Task brief
Could you extract every entry below and reproduce it exactly?

Stored data entries:
** START **
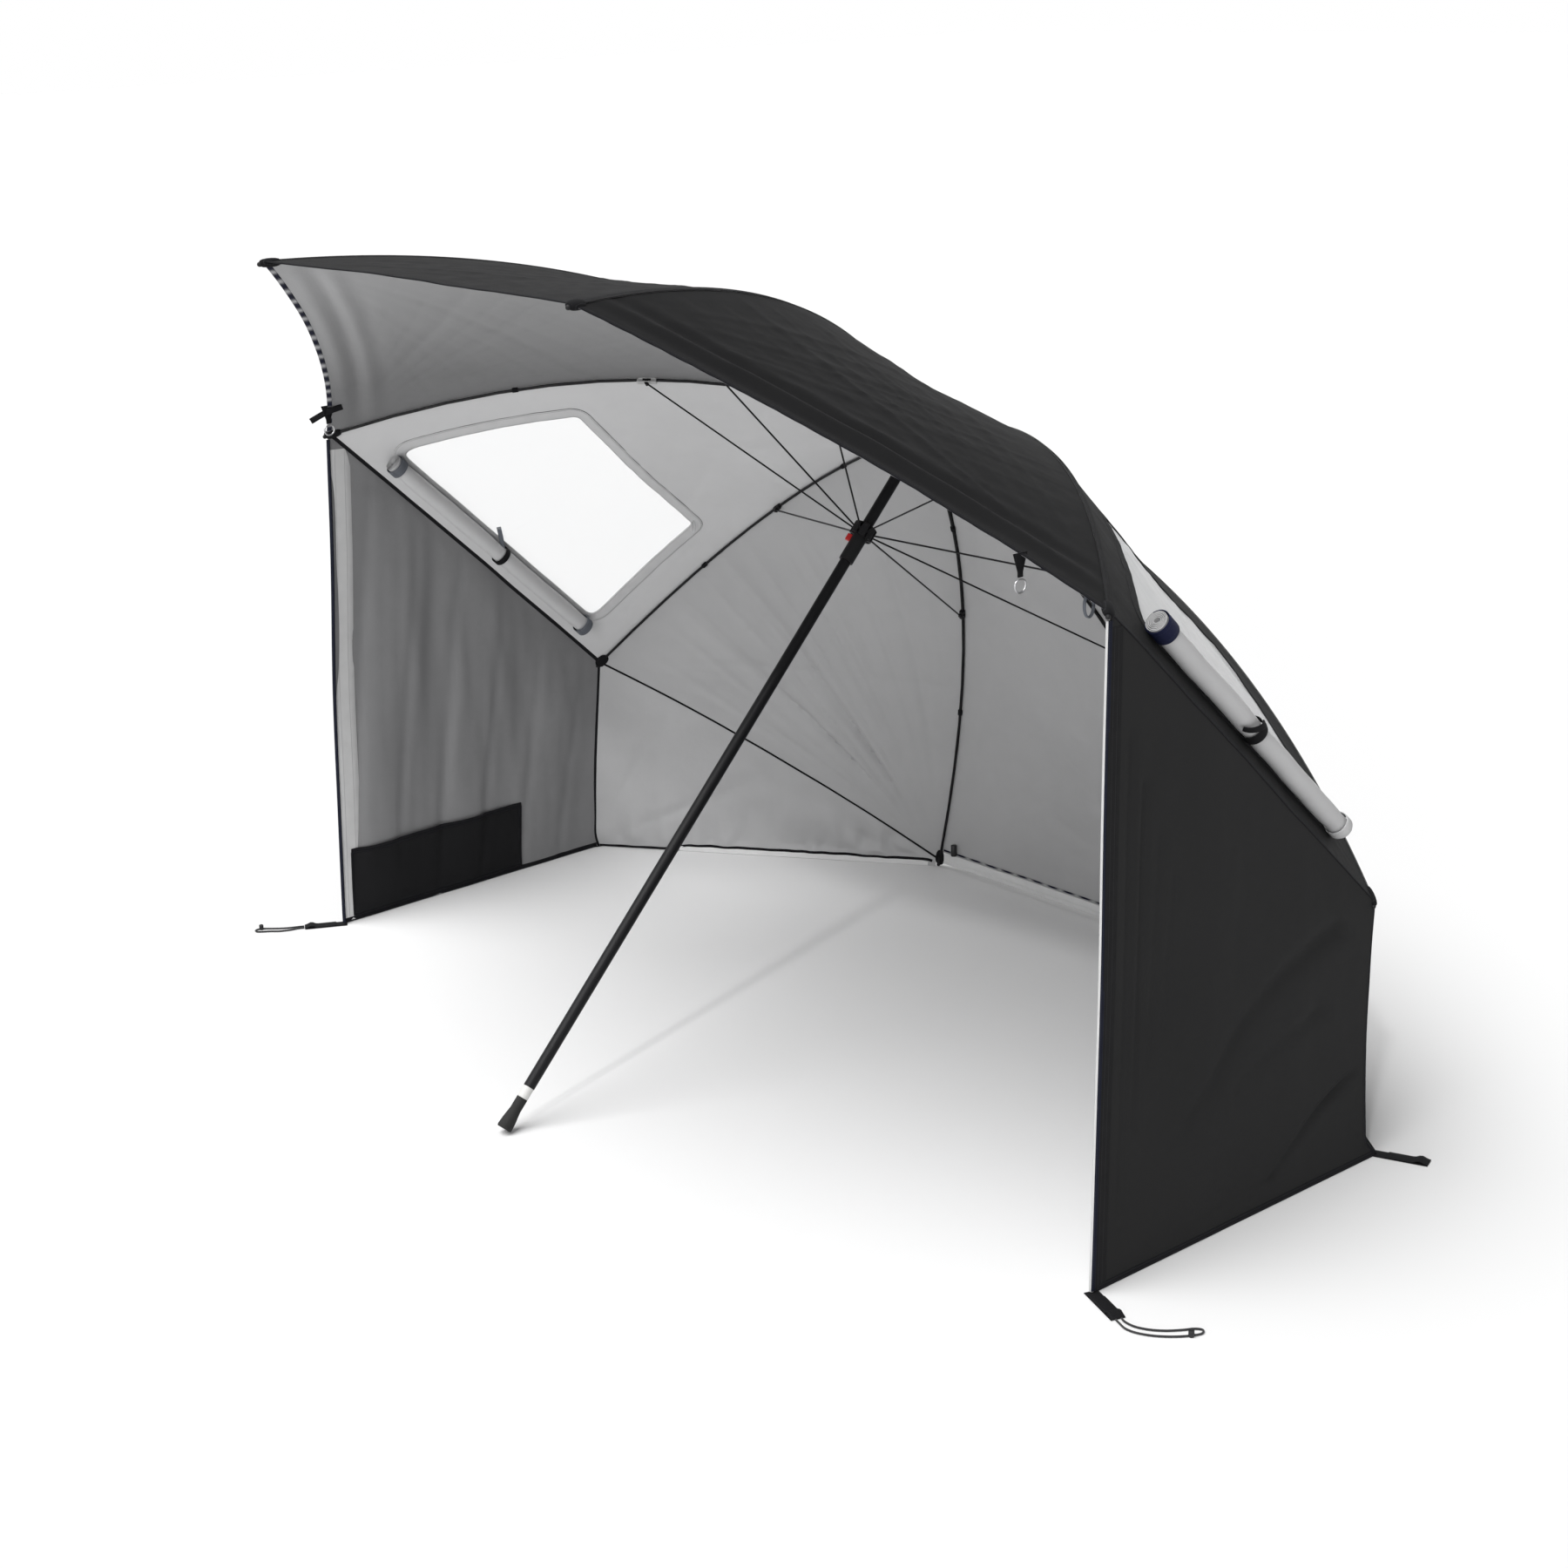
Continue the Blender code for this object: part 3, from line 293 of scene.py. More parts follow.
def strip(name, centres, sides, width, height, outside, inside=None, closed=False):
    """A flat strip with rounded edges along centres. sides point across it, to its right."""
    half, rise = width / 2, height / 2
    edge = half - 0.65 * rise
    profile = [
        (-half, -0.35 * rise), (-edge, -rise), (-edge / 3, -rise), (edge / 3, -rise), (edge, -rise),
        (half, -0.35 * rise), (half, 0.35 * rise), (edge, rise), (edge / 3, rise), (-edge / 3, rise),
        (-edge, rise), (-half, 0.35 * rise),
    ]
    count, last = len(profile), len(centres)
    vertices, cut, run = [], [], 0.0
    for i, centre in enumerate(centres):
        side = Vector(sides[i]).normalized()
        up = side.cross(heading(centres, i, closed).normalized()).normalized()
        run += (Vector(centre) - Vector(centres[i - 1])).length if i else 0.0
        for across, rise_at in profile:
            vertices.append(Vector(centre) + side * across + up * rise_at)
            cut.append((run, across))
    faces = ring_faces(last, count, closed)
    face_finish = [int(inside is not None and n % count <= 4) for n in range(len(faces))]
    if not closed:
        faces += [tuple(range(count))[::-1], tuple(range((last - 1) * count, last * count))]
        face_finish += [0, 0]
    finishes = [outside] if inside is None else [outside, inside]
    return outward_faces(link_mesh(name, vertices, faces, finishes, cut, face_finish))


def round_cord(name, path, radius, finish, around=10):
    """A closed round cord along a path, with its ribs' direction carried in its flat places."""
    vertices, cut, run = [], [], 0.0
    up = Vector((0, 0, 1))
    for i, centre in enumerate(path):
        ahead = heading(path, i).normalized()
        side = ahead.cross(up).normalized()
        up = side.cross(ahead).normalized()
        run += (centre - path[i - 1]).length if i else 0.0
        vertices += [centre + out * radius for out in circle(side, up, around)]
        cut += [(run, radius * (2 * math.pi * k / around)) for k in range(around)]
    faces = ring_faces(len(path), around)
    first, end = len(vertices), len(vertices) + 1
    for centre, start, cap in ((path[0], 0, first), (path[-1], (len(path) - 1) * around, end)):
        vertices.append(centre)
        cut.append((0.0, 0.0))
        faces += [(cap, start + k, start + (k + 1) % around) for k in range(around)]
    return outward_faces(link_mesh(name, vertices, faces, [finish], cut))


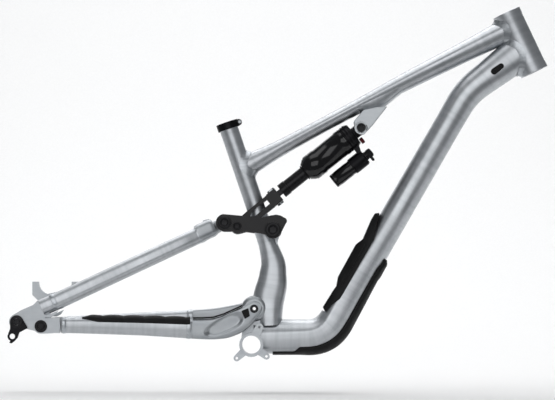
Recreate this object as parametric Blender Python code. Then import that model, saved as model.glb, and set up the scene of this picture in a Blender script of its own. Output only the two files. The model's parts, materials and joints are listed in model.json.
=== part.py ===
"""Full-suspension bicycle frame with its shock, as separate named pieces.

World frame, in metres: +X forwards, +Y to the rider's left, +Z up, with the origin at the
centre of the bottom bracket. The drive side is the right side, at negative Y. Most pieces
are drawn as a side view, a point (x, z), and given a width across Y.

The main tubes and forgings stand still. The rear end is a four-bar linkage: the chainstays
turn on the main pivot, the seatstays on the chainstays' rear pivots, and a rocker link on
the seat tube joins the seatstays and, through a yoke, the shock.
"""

import math

import bmesh
import bpy
import numpy as np

# ---- overall sizes -------------------------------------------------------------------
REACH = 0.4766  # bottom bracket to the top of the head tube, forwards
STACK = 0.6206  # bottom bracket to the top of the head tube, upwards
HEAD_ANGLE = math.radians(64.6)
SEAT_ANGLE = math.radians(71.2)
HEAD_LENGTH = 0.123
CHAINSTAY_LENGTH = 0.434
BB_DROP = 0.0436  # height of the rear axle over the bottom bracket
REAR_SPACING = 0.148
SEAT_TOP = (-0.0461, 0.4153)  # top end of the seat tube, on its centre line

# ---- pivots of the rear end, side view ----------------------------------------------
MAIN_PIVOT = (0.0054, 0.0673)
REAR_PIVOT_AHEAD = (0.0447, -0.0082)  # from the rear axle
STAY_PIVOT = (-0.0498, 0.2273)  # seatstay on the rocker link
LINK_PIVOT = (0.0405, 0.2137)  # rocker link on the seat tube
YOKE_PIVOT = (-0.0262, 0.2208)  # shock yoke on the rocker link
SHOCK_MOUNT = (0.22734, 0.03573)  # upper end of the shock: along the top tube, and under its line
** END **
Answer in full
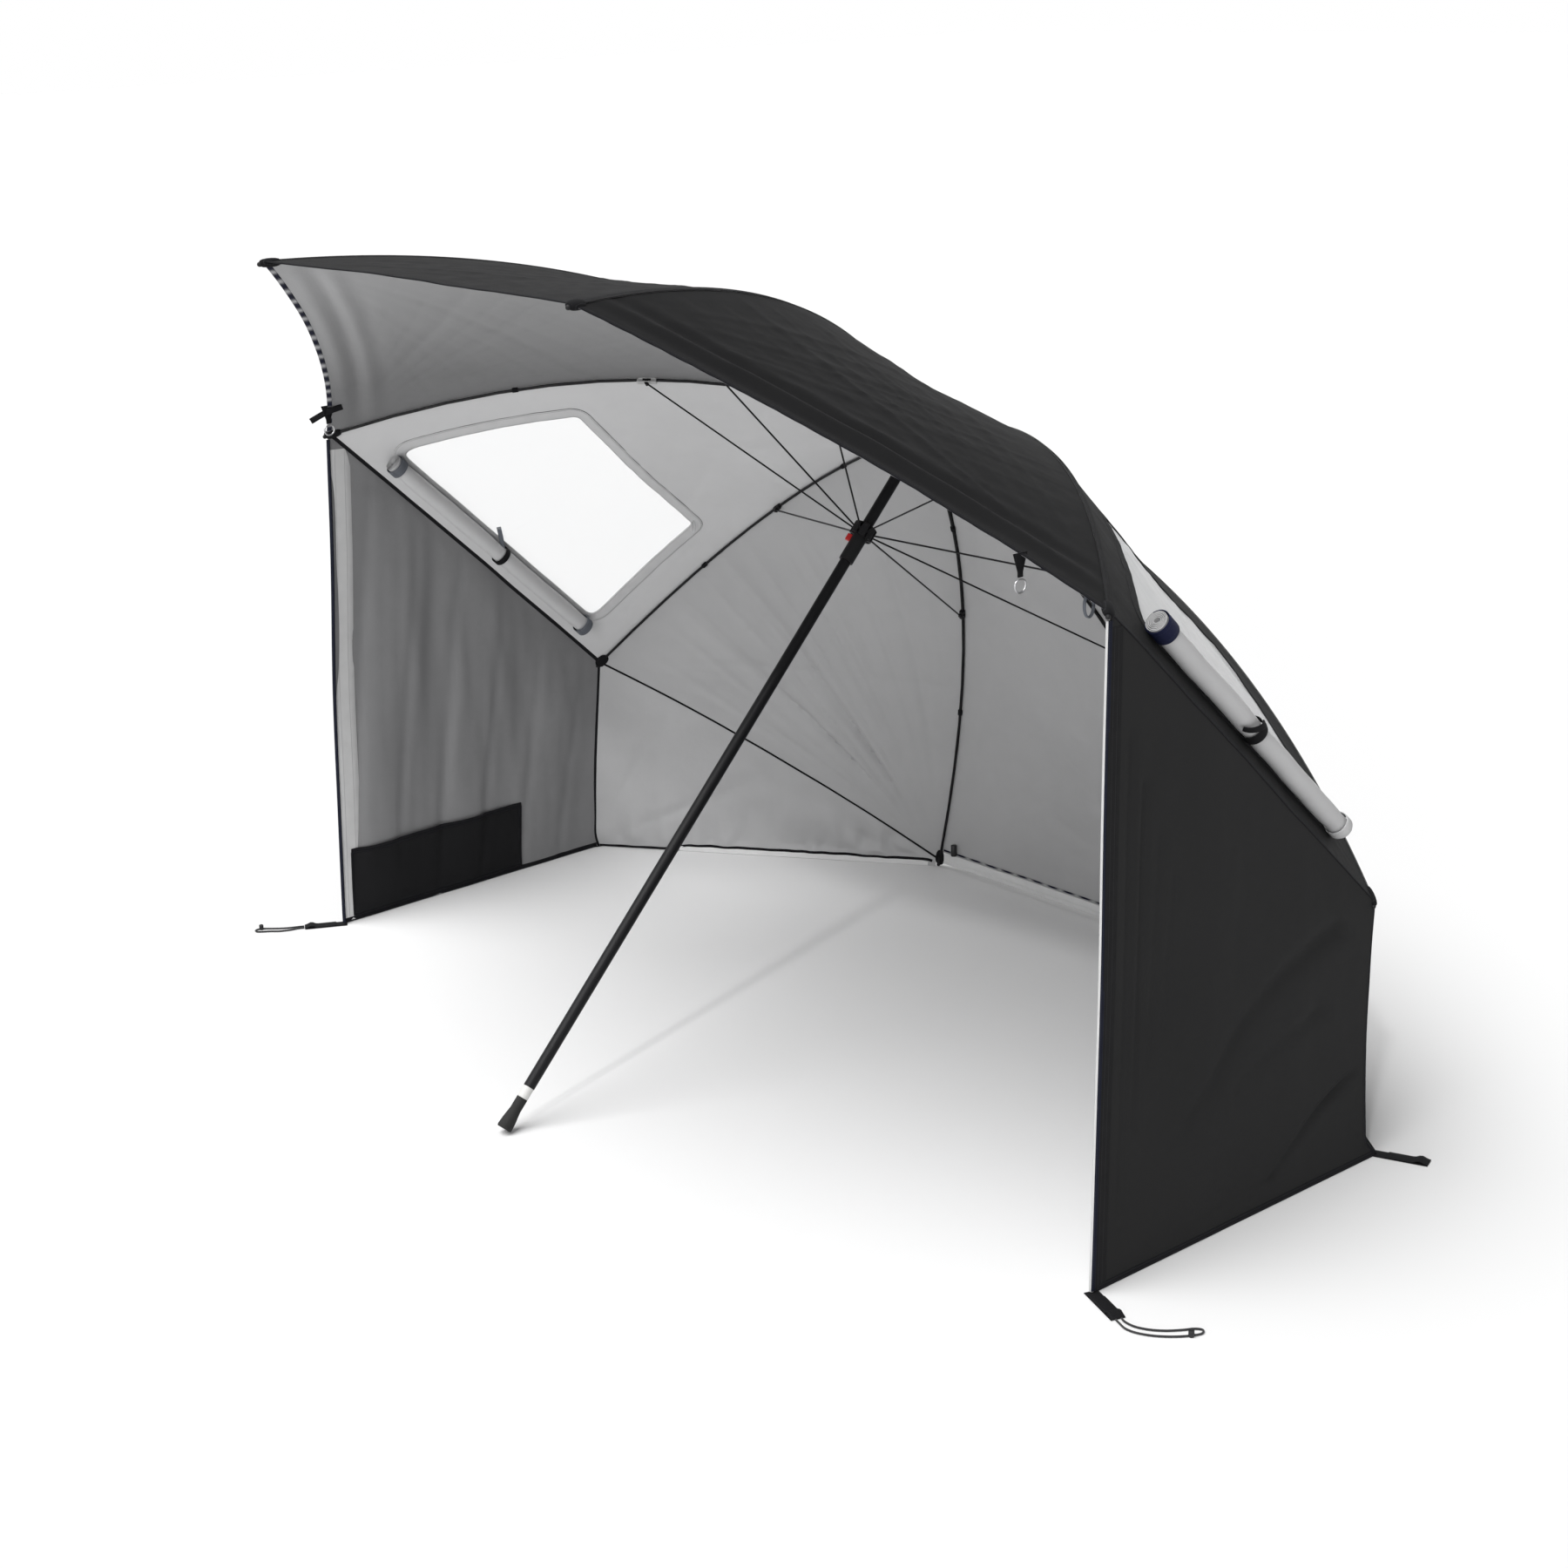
Continue the Blender code for this object: part 3, from line 293 of scene.py. More parts follow.
def strip(name, centres, sides, width, height, outside, inside=None, closed=False):
    """A flat strip with rounded edges along centres. sides point across it, to its right."""
    half, rise = width / 2, height / 2
    edge = half - 0.65 * rise
    profile = [
        (-half, -0.35 * rise), (-edge, -rise), (-edge / 3, -rise), (edge / 3, -rise), (edge, -rise),
        (half, -0.35 * rise), (half, 0.35 * rise), (edge, rise), (edge / 3, rise), (-edge / 3, rise),
        (-edge, rise), (-half, 0.35 * rise),
    ]
    count, last = len(profile), len(centres)
    vertices, cut, run = [], [], 0.0
    for i, centre in enumerate(centres):
        side = Vector(sides[i]).normalized()
        up = side.cross(heading(centres, i, closed).normalized()).normalized()
        run += (Vector(centre) - Vector(centres[i - 1])).length if i else 0.0
        for across, rise_at in profile:
            vertices.append(Vector(centre) + side * across + up * rise_at)
            cut.append((run, across))
    faces = ring_faces(last, count, closed)
    face_finish = [int(inside is not None and n % count <= 4) for n in range(len(faces))]
    if not closed:
        faces += [tuple(range(count))[::-1], tuple(range((last - 1) * count, last * count))]
        face_finish += [0, 0]
    finishes = [outside] if inside is None else [outside, inside]
    return outward_faces(link_mesh(name, vertices, faces, finishes, cut, face_finish))


def round_cord(name, path, radius, finish, around=10):
    """A closed round cord along a path, with its ribs' direction carried in its flat places."""
    vertices, cut, run = [], [], 0.0
    up = Vector((0, 0, 1))
    for i, centre in enumerate(path):
        ahead = heading(path, i).normalized()
        side = ahead.cross(up).normalized()
        up = side.cross(ahead).normalized()
        run += (centre - path[i - 1]).length if i else 0.0
        vertices += [centre + out * radius for out in circle(side, up, around)]
        cut += [(run, radius * (2 * math.pi * k / around)) for k in range(around)]
    faces = ring_faces(len(path), around)
    first, end = len(vertices), len(vertices) + 1
    for centre, start, cap in ((path[0], 0, first), (path[-1], (len(path) - 1) * around, end)):
        vertices.append(centre)
        cut.append((0.0, 0.0))
        faces += [(cap, start + k, start + (k + 1) % around) for k in range(around)]
    return outward_faces(link_mesh(name, vertices, faces, [finish], cut))


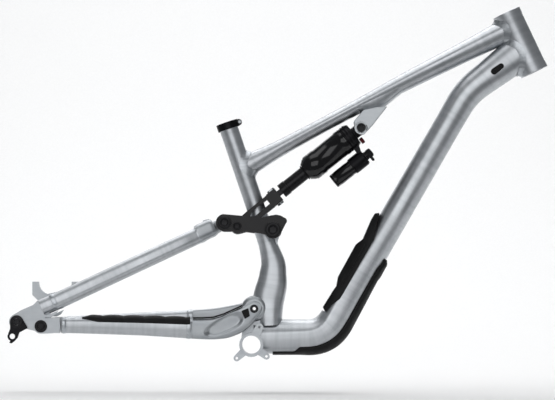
Recreate this object as parametric Blender Python code. Then import that model, saved as model.glb, and set up the scene of this picture in a Blender script of its own. Output only the two files. The model's parts, materials and joints are listed in model.json.
=== part.py ===
"""Full-suspension bicycle frame with its shock, as separate named pieces.

World frame, in metres: +X forwards, +Y to the rider's left, +Z up, with the origin at the
centre of the bottom bracket. The drive side is the right side, at negative Y. Most pieces
are drawn as a side view, a point (x, z), and given a width across Y.

The main tubes and forgings stand still. The rear end is a four-bar linkage: the chainstays
turn on the main pivot, the seatstays on the chainstays' rear pivots, and a rocker link on
the seat tube joins the seatstays and, through a yoke, the shock.
"""

import math

import bmesh
import bpy
import numpy as np

# ---- overall sizes -------------------------------------------------------------------
REACH = 0.4766  # bottom bracket to the top of the head tube, forwards
STACK = 0.6206  # bottom bracket to the top of the head tube, upwards
HEAD_ANGLE = math.radians(64.6)
SEAT_ANGLE = math.radians(71.2)
HEAD_LENGTH = 0.123
CHAINSTAY_LENGTH = 0.434
BB_DROP = 0.0436  # height of the rear axle over the bottom bracket
REAR_SPACING = 0.148
SEAT_TOP = (-0.0461, 0.4153)  # top end of the seat tube, on its centre line

# ---- pivots of the rear end, side view ----------------------------------------------
MAIN_PIVOT = (0.0054, 0.0673)
REAR_PIVOT_AHEAD = (0.0447, -0.0082)  # from the rear axle
STAY_PIVOT = (-0.0498, 0.2273)  # seatstay on the rocker link
LINK_PIVOT = (0.0405, 0.2137)  # rocker link on the seat tube
YOKE_PIVOT = (-0.0262, 0.2208)  # shock yoke on the rocker link
SHOCK_MOUNT = (0.22734, 0.03573)  # upper end of the shock: along the top tube, and under its line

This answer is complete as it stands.